2. Galderma, S.A. and Galderma Laboratories L.P.'s motion to dismiss (D.I. 117) is GRANTED with respect to Counts II, IV, VI, VIII, XI, XXIV, DENIED with respect to Count XXV, and DENIED with respect to Galderma, S.A.'s request to dismiss Count V and VII against it.
3. Nestlé Skin Health, Inc.'s motion to dismiss (D.I. 121) is GRANTED with respect to Counts I, V, VI, VII, VIII, XXIV and DENIED with respect to Counts XVI and XXV.
4. Defendant John Rogers' motion to dismiss (D.I. 125) is GRANTED.
5. Defendants Stuart Raetzman, Tiphany Lopez, Scott McCrea, and Alisa Lask's motion to dismiss (D.I. 119) is GRANTED.
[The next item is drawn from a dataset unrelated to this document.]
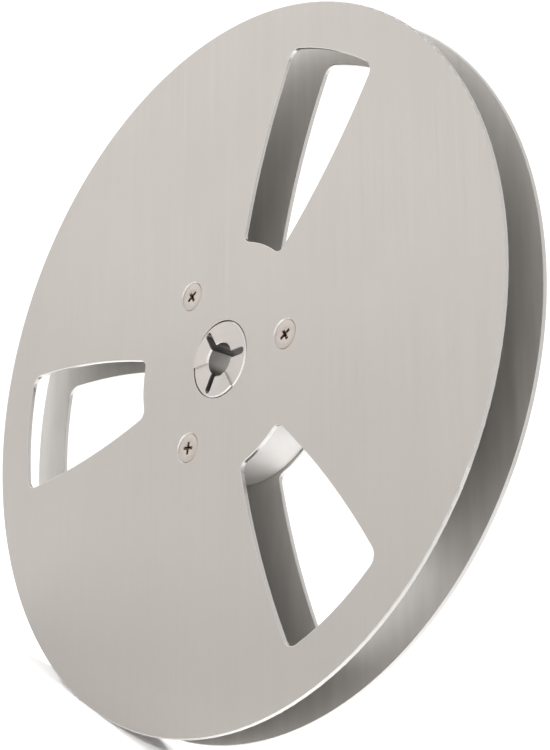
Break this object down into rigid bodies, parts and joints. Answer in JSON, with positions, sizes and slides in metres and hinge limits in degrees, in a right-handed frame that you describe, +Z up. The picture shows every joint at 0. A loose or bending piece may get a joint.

6. Consistent with Report II, Truinject may file an amended complaint addressing the specific deficiencies identified by Judge Hall in Report II. Any such amended complaint must be filed no later than April 6 and shall not contain any new causes of action. If Truinject wishes to expand this case beyond addressing the specific deficiencies noted in Report II, it must seek leave to amend and obtain Defendants' consent and/or be granted leave by the Court.